Hawtai Motor Chastised by CAAM for Grossly Inflating Sales Numbers

June 17th, 2011 | Posted in Hawtai | Regulations | Sales

Hawtai Motor, the unsuccessful pursuer of Saab, has been penalized by China Association of Automobile Manufacturers (CAAM) for posting fictitious sales, according to source close to the matter. In its May issue of Auto Production and Sales Report, CAAM put down "zero" for Hawtai sales as it deemed false and unusable the data from the company.

The source says that unreliable sales numbers were also a major reason that Spyker, which owns Saab, ran away from Hawtai.

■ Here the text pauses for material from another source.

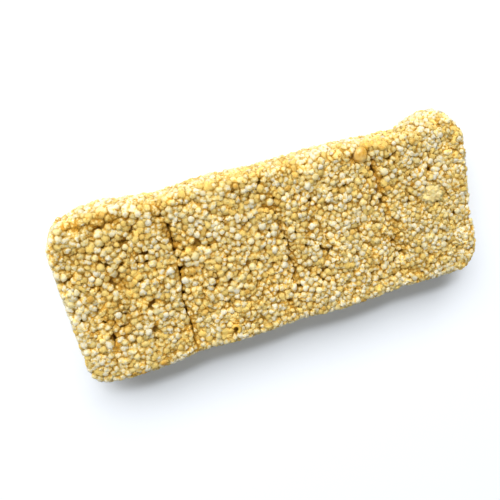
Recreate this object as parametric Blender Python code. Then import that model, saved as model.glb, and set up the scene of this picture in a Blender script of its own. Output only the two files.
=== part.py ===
"""A scored bar of popped amaranth brittle, lying flat with its scored face up.

The bar is one pressed block of popped grain. Three score lines cross its upper face and mark
off four portions. The block was cut by hand, so each portion bulges a little on its own, the
corners are worn to different radii, and one long side flares out beside the last portion.

Units are metres, +Z is up, +X runs along the bar and the origin is under the middle of the bar.
"""

import math

import bmesh
import bpy
from mathutils import Vector, noise

# Driving sizes of the block.
LENGTH = 0.1226
WIDTH = 0.0472
THICKNESS = 0.0150
EDGE_RADIUS = 0.0024
SIDE_SWELL = 0.0004

# Score lines, from the first portion to the last: where each one crosses the middle of the
# bar, how far it leans along X for each metre across Y, how deep it is pressed, its half width.
SCORE_X = (-0.0293, 0.0024, 0.0333)
SCORE_LEAN = (0.006, -0.022, -0.098)
SCORE_DEPTH = (0.0034, 0.0017, 0.0015)
SCORE_HALF_WIDTH = (0.0013, 0.0024, 0.0024)
SCORE_FLANK = 1.4

# Each score line wavers from side to side, and in depth, along its way across the bar.
SCORE_WANDER = 0.0006
WANDER_LENGTH = 0.0068
DEPTH_WANDER = 0.25
DEPTH_WANDER_LENGTH = 0.0041
SCORE_PHASE = 2.1

# How far each portion swells past the straight edge, on the far (+Y) and the near (-Y) side.
FAR_SWELL = (0.0018, 0.0009, 0.0006, -0.0006)
NEAR_SWELL = (0.0016, 0.0007, 0.0010, 0.0005)

# Radius of each corner in plan: -X -Y, +X -Y, +X +Y, -X +Y.
CORNER_RADIUS = (0.0046, 0.0062, 0.0072, 0.0078)

# The flare of the far side beside the last portion, and the share it loses at its foot.
FLARE = 0.0036
FLARE_TUCK = 0.3
FLARE_X = 0.0540
FLARE_HALF_LENGTH = 0.0088

# The low bulge of the +X end, near its -Y corner.
END_BULGE = 0.0011
END_BULGE_Y = -0.0155
END_BULGE_HALF_WIDTH = 0.0095

# How fast a swelling of a side, and of the end, dies away towards the middle of the bar.
EDGE_HOLD = 3
END_HOLD = 9

# The upper face: how much each portion is domed, and its low, wide ripple.
DOME = 0.0004
RIPPLE = 0.00035
RIPPLE_LENGTH = 0.0095

# Fineness of the mesh.
COLUMNS_PER_PORTION = 13
INNER_ROWS = 14
WALL_STEPS = 4
ARC_TANGENTS = (1.0, math.tan(math.radians(22.5)), 0.0)
FLAT_WITHIN = 1e-6


def end_stations(half, inner):
    """Places across one axis: an arc's worth at each end, and the inner ones between them."""
    rim = [half - EDGE_RADIUS * (1.0 - tangent) for tangent in ARC_TANGENTS]
    return [-place for place in rim] + inner + rim[::-1]


def spaced(low, high, count):
    """Even places between low and high, without the two ends."""
    return [low + (high - low) * step / count for step in range(1, count)]


def column_stations():
    """Places along the bar, closest together beside the score lines."""
    flat_end = LENGTH / 2 - EDGE_RADIUS
    marks = (-flat_end, *SCORE_X, flat_end)
    inner = []
    for low, high in zip(marks, marks[1:]):
        for step in range(1, COLUMNS_PER_PORTION + 1):
            share = 0.5 - 0.5 * math.cos(math.pi * step / COLUMNS_PER_PORTION)
            inner.append(low + (high - low) * share)
    return end_stations(LENGTH / 2, inner[:-1])


def row_stations():
    """Places across the bar."""
    flat_edge = WIDTH / 2 - EDGE_RADIUS
    return end_stations(WIDTH / 2, spaced(-flat_edge, flat_edge, INNER_ROWS))


def level_stations():
    """Places up the thickness, measured from its middle."""
    flat_wall = THICKNESS / 2 - EDGE_RADIUS
    return end_stations(THICKNESS / 2, spaced(-flat_wall, flat_wall, WALL_STEPS))


def gridded_block(stations):
    """A closed block with a vertex at each pair of stations on each of its six sides."""
    mesh = bmesh.new()
    bmesh.ops.create_cube(mesh, size=1.0)
    for axis, places in enumerate(stations):
        along = [edge for edge in mesh.edges if abs((edge.verts[0].co - edge.verts[1].co)[axis]) > 0.5]
        bmesh.ops.subdivide_edges(mesh, edges=along, cuts=len(places) - 2)
    for vert in mesh.verts:
        for axis, places in enumerate(stations):
            vert.co[axis] = places[round((vert.co[axis] + 0.5) * (len(places) - 1))]
    return mesh


def round_edges(point):
    """Carries a point on the sharp block to the block with rounded upper and lower edges."""
    flat = (LENGTH / 2 - EDGE_RADIUS, WIDTH / 2 - EDGE_RADIUS, THICKNESS / 2 - EDGE_RADIUS)
    core = Vector(max(-f, min(f, p)) for p, f in zip(point, flat))
    out = point - core
    reach = math.hypot(max(abs(out.x), abs(out.y)), out.z)
    return core + out * EDGE_RADIUS / reach if reach > EDGE_RADIUS else point


def round_corner(point):
    """Pulls the plan of a corner in to that corner's own radius."""
    right, far = point.x > 0, point.y > 0
    radius = CORNER_RADIUS[(2 if far else 1) if right else (3 if far else 0)]
    over_x = abs(point.x) - (LENGTH / 2 - radius)
    over_y = abs(point.y) - (WIDTH / 2 - radius)
    if over_x <= 0 or over_y <= 0:
        return point
    pull = max(over_x, over_y) / math.hypot(over_x, over_y)
    x = LENGTH / 2 - radius + over_x * pull
    y = WIDTH / 2 - radius + over_y * pull
    return Vector((math.copysign(x, point.x), math.copysign(y, point.y), point.z))


def score_line_x(index, y):
    """Where a score line runs at one place across the bar."""
    wander = SCORE_WANDER * math.sin(index * SCORE_PHASE + y / WANDER_LENGTH)
    return SCORE_X[index] + SCORE_LEAN[index] * y + wander


def follow_scores(point):
    """Moves the columns along X so that they lie along the leaning score lines."""
    marks = (-LENGTH / 2, *SCORE_X, LENGTH / 2)
    shifts = [0.0, *(score_line_x(i, point.y) - SCORE_X[i] for i in range(len(SCORE_X))), 0.0]
    for portion, (low, high) in enumerate(zip(marks, marks[1:])):
        if low <= point.x <= high:
            share = (point.x - low) / (high - low)
            shift = shifts[portion] * (1.0 - share) + shifts[portion + 1] * share
            return Vector((point.x + shift, point.y, point.z))
    return point


def portion_share(x):
    """The portion at one place along the bar, and how far along that portion it is, 0 to 1."""
    marks = (-LENGTH / 2, *SCORE_X, LENGTH / 2)
    portion = sum(x > mark for mark in SCORE_X)
    low, high = marks[portion], marks[portion + 1]
    return portion, max(0.0, min(1.0, (x - low) / (high - low)))


def swell_sides(point):
    """Gives each portion its own bulge in plan, and the last one its flared far side."""
    portion, share = portion_share(point.x)
    height = point.z / (THICKNESS / 2)
    above, below = max(0.0, height), max(0.0, -height)
    swell = (FAR_SWELL if point.y > 0 else NEAR_SWELL)[portion] * math.sin(math.pi * share)
    swell += SIDE_SWELL * (1.0 - height ** 2)
    if point.y > 0:
        beside = max(0.0, 1.0 - ((point.x - FLARE_X) / FLARE_HALF_LENGTH) ** 2)
        swell += FLARE * beside * (1.0 - above ** 2) * (1.0 - FLARE_TUCK * below)
    edge = (abs(point.y) / (WIDTH / 2)) ** EDGE_HOLD
    return Vector((point.x, math.copysign(abs(point.y) + swell * edge, point.y), point.z))


def swell_end(point):
    """Pushes out the low bulge of the +X end."""
    beside = max(0.0, 1.0 - ((point.y - END_BULGE_Y) / END_BULGE_HALF_WIDTH) ** 2)
    reach = max(0.0, point.x / (LENGTH / 2)) ** END_HOLD
    return Vector((point.x + END_BULGE * beside * reach, point.y, point.z))


def score_depth(x, y):
    """How deep the score lines are at one place on the upper face."""
    deepest = 0.0
    for index, depth in enumerate(SCORE_DEPTH):
        away = abs(x - score_line_x(index, y)) / SCORE_HALF_WIDTH[index]
        if away < 1.0:
            waver = math.sin(index * SCORE_PHASE - y / DEPTH_WANDER_LENGTH)
            uneven = 1.0 - DEPTH_WANDER + DEPTH_WANDER * waver
            deepest = max(deepest, depth * uneven * (1.0 - away) ** SCORE_FLANK)
    return deepest


def face_relief(point):
    """Domes the portions, ripples the upper face and presses the score lines into it."""
    if point.z <= 0:
        return point
    share = portion_share(point.x)[1]
    across = max(0.0, 1.0 - (point.y / (WIDTH / 2)) ** 2)
    dome = DOME * (math.sin(math.pi * share) * across - 1.0)
    ripple = RIPPLE * noise.noise(Vector((point.x, point.y, 0.0)) / RIPPLE_LENGTH)
    rise = (point.z / (THICKNESS / 2)) ** EDGE_HOLD
    moved = point.z + rise * (dome + ripple - score_depth(point.x, point.y))
    return Vector((point.x, point.y, moved))


def shaped(point):
    """Where a point of the sharp block ends up on the finished bar, still centred on Z."""
    for step in (round_edges, round_corner, swell_sides, swell_end, follow_scores, face_relief):
        point = step(point)
    return point


def stand_at_origin(mesh):
    """Brings the middle of the bar's underside to the origin."""
    for axis in range(3):
        places = [vert.co[axis] for vert in mesh.verts]
        middle = (min(places) + max(places)) / 2
        shift = min(places) if axis == 2 else middle
        for vert in mesh.verts:
            vert.co[axis] -= shift


def merge_underside(mesh):
    """Makes the flat underside one face, which the bar rests on."""
    flat = [face for face in mesh.faces if all(vert.co.z < FLAT_WITHIN for vert in face.verts)]
    bmesh.ops.dissolve_faces(mesh, faces=flat, use_verts=True)


def finish_material():
    """Pale gold popped grain bound in syrup."""
    material = bpy.data.materials.new("popped_amaranth")
    material.use_nodes = True
    shader = material.node_tree.nodes["Principled BSDF"]
    shader.inputs["Base Color"].default_value = (0.76, 0.58, 0.28, 1.0)
    shader.inputs["Roughness"].default_value = 0.55
    shader.inputs["Metallic"].default_value = 0.0
    return material


def brittle_bar():
    """The whole bar as one object, standing on Z = 0."""
    mesh = gridded_block((column_stations(), row_stations(), level_stations()))
    for vert in mesh.verts:
        vert.co = shaped(vert.co.copy())
    stand_at_origin(mesh)
    merge_underside(mesh)
    bmesh.ops.recalc_face_normals(mesh, faces=mesh.faces)
    data = bpy.data.meshes.new("brittle_bar")
    mesh.to_mesh(data)
    mesh.free()
    data.shade_smooth()
    data.materials.append(finish_material())
    bar = bpy.data.objects.new("brittle_bar", data)
    bpy.context.scene.collection.objects.link(bar)
    return bar


for leftover in list(bpy.data.objects):
    bpy.data.objects.remove(leftover, do_unlink=True)
brittle_bar()
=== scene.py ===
"""Looks of a scored bar of popped amaranth brittle.

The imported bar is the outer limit. A syrup-brown core that lies about three millimetres inside
it stands in for the solid, and thousands of popped grains are packed against the inside of the
bar's surface, sorted into one mesh for each kind of grain. A few lumps of set syrup sit in the
upper face. All lengths are in metres.
"""

import logging
import math
from dataclasses import dataclass, field
from enum import Enum

import bmesh
import bpy
import numpy as np
from mathutils import Matrix, Vector, noise
from mathutils.bvhtree import BVHTree
from mathutils.kdtree import KDTree


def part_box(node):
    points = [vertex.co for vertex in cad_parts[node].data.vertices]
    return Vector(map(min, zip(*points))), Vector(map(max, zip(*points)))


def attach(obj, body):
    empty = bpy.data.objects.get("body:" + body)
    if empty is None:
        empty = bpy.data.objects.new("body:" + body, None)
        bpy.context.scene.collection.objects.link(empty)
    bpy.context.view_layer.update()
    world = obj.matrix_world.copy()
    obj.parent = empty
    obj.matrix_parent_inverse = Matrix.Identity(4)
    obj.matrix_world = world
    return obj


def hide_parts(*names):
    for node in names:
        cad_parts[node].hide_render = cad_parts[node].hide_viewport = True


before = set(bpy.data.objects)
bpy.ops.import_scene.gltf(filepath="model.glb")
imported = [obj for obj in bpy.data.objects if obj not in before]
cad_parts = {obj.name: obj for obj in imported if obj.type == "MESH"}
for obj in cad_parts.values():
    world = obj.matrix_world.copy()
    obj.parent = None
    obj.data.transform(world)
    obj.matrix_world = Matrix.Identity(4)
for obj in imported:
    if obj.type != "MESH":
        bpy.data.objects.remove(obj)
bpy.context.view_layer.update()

Colour = tuple[float, float, float]
Place = tuple[float, float, float]
Span = tuple[float, float]
Socket = bpy.types.NodeSocket

LOG = logging.getLogger("brittle")
BODY = "root"
NODE = "brittle_bar"
SEED = 4127

# A surface faces an axis when its normal leans at least this much that way.
FACING = 0.3

# Turns a place into the start of a waver or a noise, so that each piece has its own.
OWN_START = 1e3

# The whole range of a share, the same turned round, and the range where a soft noise lies.
WHOLE = (0.0, 1.0)
FALLING = (1.0, 0.0)
SOFT_SPAN = (0.35, 0.65)

# Vertices this near are one, in metres and on a shape one unit in radius.
MERGE_DISTANCE = 1e-6
UNIT_MERGE_DISTANCE = 1e-5
TINY = 1e-9


class GrainKind(Enum):
    """The kinds of popped grain, from the palest to the most toasted."""

    IVORY = "ivory"
    CREAM = "cream"
    STRAW = "straw"
    HONEY = "honey"
    GOLDEN = "golden"
    TOASTED = "toasted"


@dataclass(frozen=True)
class Tint:
    """The pale and the deep colour between which the grains of one kind vary."""

    pale: Colour
    deep: Colour
    share: float


TINTS = {
    GrainKind.IVORY: Tint((0.76, 0.725, 0.56), (0.75, 0.705, 0.50), 0.17),
    GrainKind.CREAM: Tint((0.75, 0.705, 0.53), (0.745, 0.688, 0.475), 0.23),
    GrainKind.STRAW: Tint((0.75, 0.685, 0.45), (0.740, 0.660, 0.385), 0.23),
    GrainKind.HONEY: Tint((0.755, 0.665, 0.355), (0.735, 0.605, 0.265), 0.20),
    GrainKind.GOLDEN: Tint((0.75, 0.585, 0.205), (0.71, 0.50, 0.12), 0.14),
    GrainKind.TOASTED: Tint((0.74, 0.46, 0.10), (0.60, 0.33, 0.05), 0.025),
}


@dataclass(frozen=True)
class Glow:
    """How much light soaks into a finish, how deep and in what colour, and how much it shines."""

    weight: float
    depth: float
    colour: Colour
    shine: float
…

Data from the Public Safety Department (Police Department), which count the number of actual registrations of cars of a specific brand or model in China, show that Hawtai has been blatantly overstating its performance for years to an exorbitant degree.

hawtai motor sales

Last year, only 15,950 new Hawtai cars were registered, according to the Police Department, while Hawtai claims sales of 81,435 units. Since 2008, the Department has recorded a total of 45,000 purchases of Hawtai new vehicles, only about 1/4 of what the company says it delivered in this period–183,000 units. Hawtai told CAAM that it sold about 3,000 units of the B11 sedan, which was released early this year, in the first four months of 2011, while an anonymous source at the company revealed that only about 200 B11s had so far been made and no more than 100 had been purchased by consumers.

On Thursday deputy GM of Hawtai’s sales department, Bo Yonghua, denied that his company had inflated sales numbers, saying that as Hawtai Headquarters in Beijing was just re-located, its sales database was currently unaccessible.